South Africa’s Constitutional Court has been the arbiter and guardian of the principles in this document for the past 14 years and many legal and ethics experts - including Eusebius McKaiser, associate at the University of the Witwatersrand’s Centre for Ethics - say it has done a very good job.
“Our socio-economics rights cases around housing, around health in particular have been spectacular; we are world leaders when it comes to courts putting pressure on the executive to justify why they are not progressively realizing socio-economic rights in particular instances,” McKaiser said.
The court has in a number of cases ruled against both government departments and President Jacob Zuma.
Most recently it ruled President Zuma and the government did not follow constitutional requirements in establishing an independent serious crimes unit and in appointing the head of the National Prosecuting Authority.
The response from the ruling African National Congress government has been that the court has become politically activist.
So now the government has announced an audit of court decisions to determine if the court is following its constitutional mandate to advance a fair and equal society. The audit will also cover rulings from the Supreme Court of Appeal.
De Vos says the constitutional court can stand up to an honest scrutiny.
“I think any serious and honest assessment of the constitutional courts judgements will show that it has actually been quite progressive in advancing social justice issues and that perhaps more so than the government itself, it has been on the side of the marginalized and the dispossessed,” De Vos said.
But Zuma's government isn't happy and academic de Vos says that hovering in the background is the personal interest of Zuma and that this should never be underestimated. Zuma has advocated for an amendment to the constitution to remove the power of the constitutional court to review government policies and actions.
De Vos says this would gravely undermine the rights guaranteed in the founding law and change South Africa’s system of democracy to one of parliamentary supremacy.
“All these things that make a democracy work properly [are] then at the behest of the majority party in parliament, who can infringe and take away any of these rights that will -make it,- diminish the democracy at best, and at worst will completely hollow out the democracy,” De Vos said.
De Vos says constitutional supremacy is one of the founding principles which can only be changed by a 75 percent majority in the national assembly. At present the dominant ANC currently has a majority of 65.9 percent. Observers such as Mckaiser say that in the foreseeable future it is unlikely the ANC will attain sufficient voter support to reach even 70 percent.
“The government will never have in our lifetime again, it would be extremely, extremely unlikely, I’m prepared to say never again, to have a majority as high as up to close to 70 percent, so they will certainly not muster 75 percent within the national parliament to be able to make changes to the foundational elements of the constitutional text,” McKaiser said.
However if at any time, the president of the day was able to capture the court by appointing a sufficient number of judges sympathetic to the dominant party, it would be technically possible for the court to diminish or even disallow its current oversight role.

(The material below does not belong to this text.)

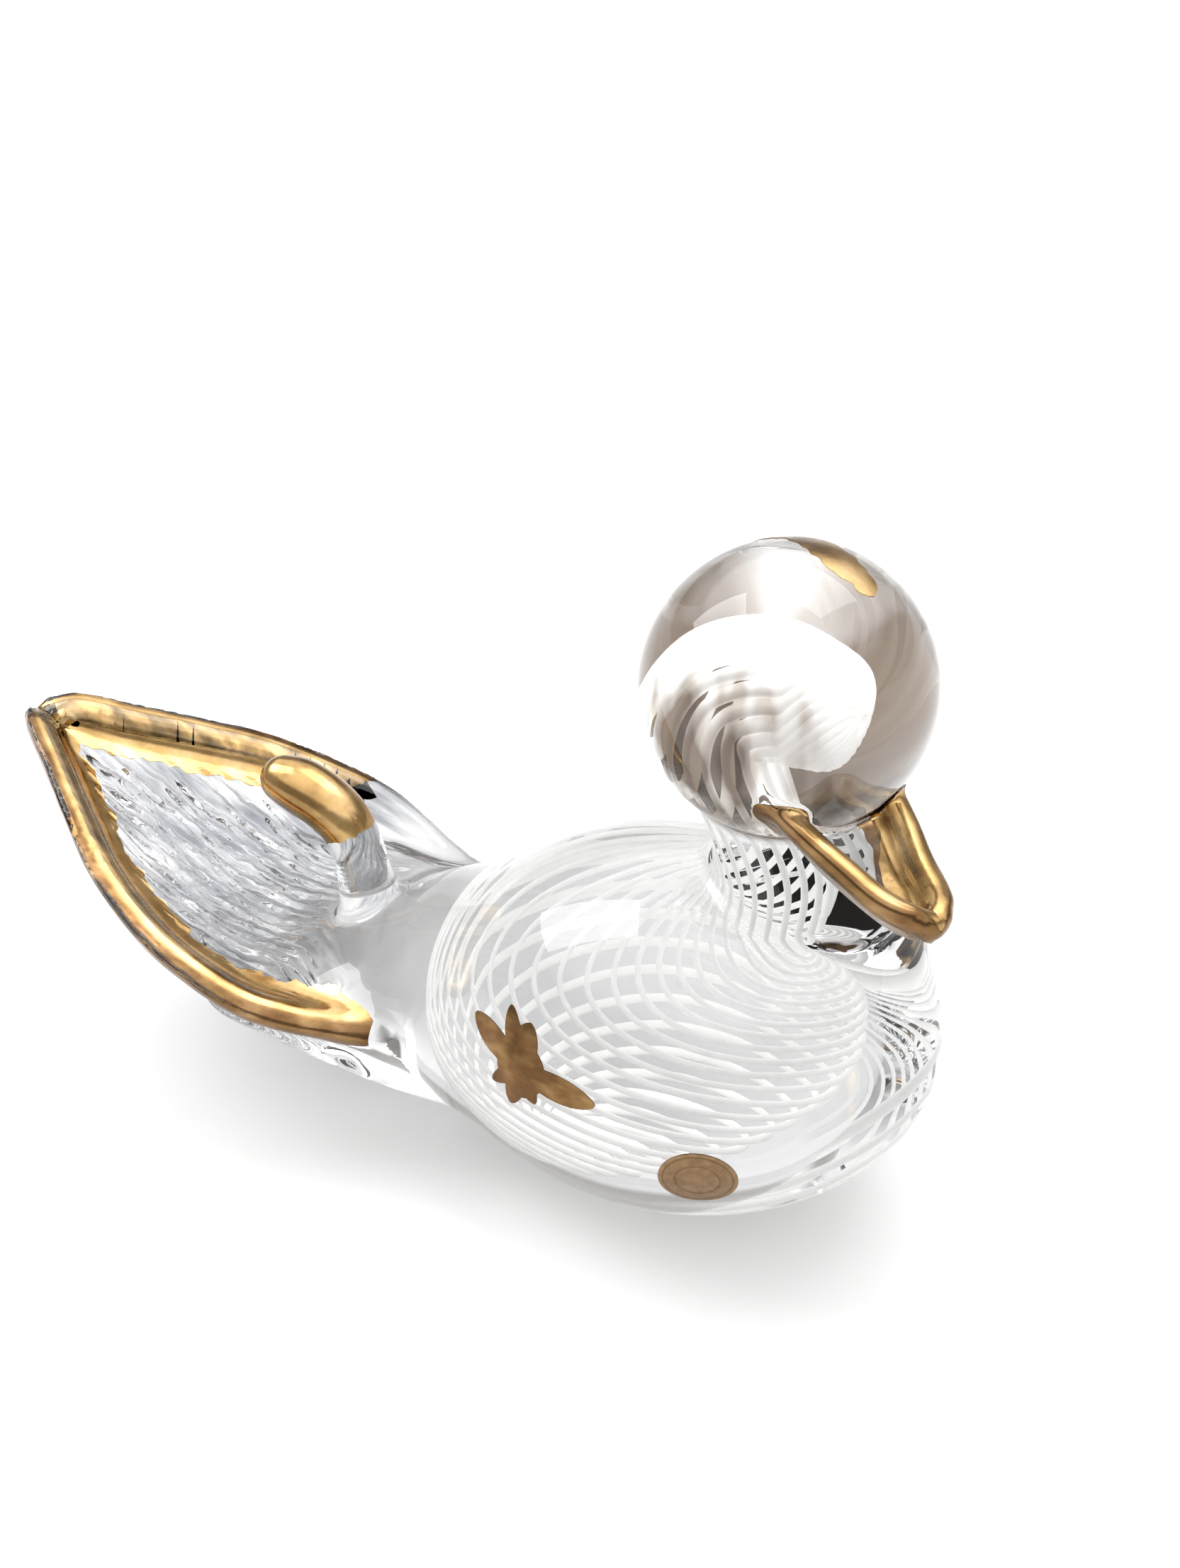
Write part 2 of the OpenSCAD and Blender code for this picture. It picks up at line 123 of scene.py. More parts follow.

Expert Pierre de Vos says that now this is unlikely to occur. But he and others warn that if it were to happen it would be tantamount to abrogating the promise made by Mandela in 1996 when he said that the rights guaranteed in the constitution must “be enshrined beyond the power of any force to diminish.”
Constitutional changes in African countries within the last few years:
|- Burundi in 2005 to outline power-sharing arrangements between ethnic groups.
|- Chad in 2005 to eliminate presidential term limits; move benefits President Idriss Deby.
|- Uganda in 2005 to establish a multi-party political system and eliminate presidential term limits; latter move has benefited President Yoweri Museveni.
|- Cameroon in 2008 to remove a presidential two-term limit; move benefits President Paul Biya.
|- Angola in 2010 to provide for direct election of the president and national assembly, and to spell out presidential powers exercised by longtime leader Jose Eduardo dos Santos.
|- Guinea in 2010 to allow new elections after the toppling of a military junta.
|- Kenya in 2010 to include a bill of rights and de-centralize political power; change followed deadly post-election violence in 2008.
|- Democratic Republic of Congo in 2011 to eliminate run-offs in presidential elections; the system helped Joseph Kabila win re-election in November.
|- Equatorial Guinea in 2011 to impose a presidential two-term limit, remove a presidential age limit, and create a vice president's post -- changes backed by President Teodoro Obiang Nguema.